A maior parte dos brasileiros que trabalham no exterior, muitos em situação ilegal, são considerados imigrantes econômicos por especialistas porque o seu objetivo é economizar o máximo possível para melhorar seu padrão de vida no Brasil. Esse perfil faz com que o imigrante brasileiro procure as formas mais baratas de enviar suas economias para casa.

Relatório produzido pelo Global Development Finance, do Banco Mundial (Bird), em 2002, relevou que as remessas dos imigrantes, que enviam parte de seus salários para seus países de origem, já são a segunda maior fonte de financiamento das contas externas dos países em desenvolvimento. Em 2001, elas superaram as captações privadas, só ficando atrás dos investimentos estrangeiros diretos.

Remessas de US$80 bilhões

No ano passado, as remessas alcançaram US$80 bilhões, contra investimentos diretos de US$143 bilhões. O estudo não chegou a dar números detalhados para o Brasil, mas revelou que as remessas de brasileiros para seus familiares atingiram US$1,5 bilhão dos US$75 bilhões registrados em 2001. Índia e México são os dois maiores receptores desses recursos, com US$10 bilhões e US$9,9 bilhões, respectivamente.

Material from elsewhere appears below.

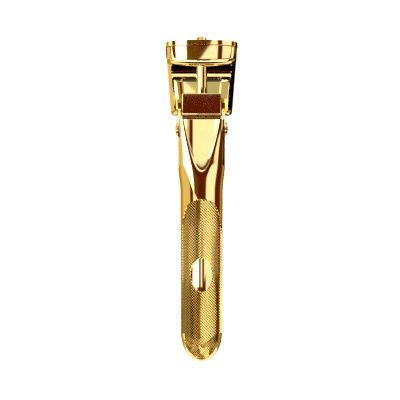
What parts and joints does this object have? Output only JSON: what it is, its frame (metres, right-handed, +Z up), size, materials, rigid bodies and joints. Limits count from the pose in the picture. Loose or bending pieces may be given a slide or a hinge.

No caso do suposto esquema de Sutton, a PF já colheu provas de que o doleiro enviava dinheiro dos EUA também para Uruguai e Paraguai. As investigações também revelam que o doleiro tinha como sócias pessoas indiciadas na operação Farol da Colina (que mobilizou no ano passado cerca de 800 agentes federais em todo o país numa ação de combate a crimes financeiros, sonegação fiscal, lavagem de dinheiro e formação de quadrilha).

A operação de busca e apreensão, na quarta-feira passada, foi acompanhada por três agentes do Departamento de Segurança Interna dos EUA e um adido de segurança da Embaixada americana. Segundo a PF, no dia da operação, Sutton não estava no Brasil.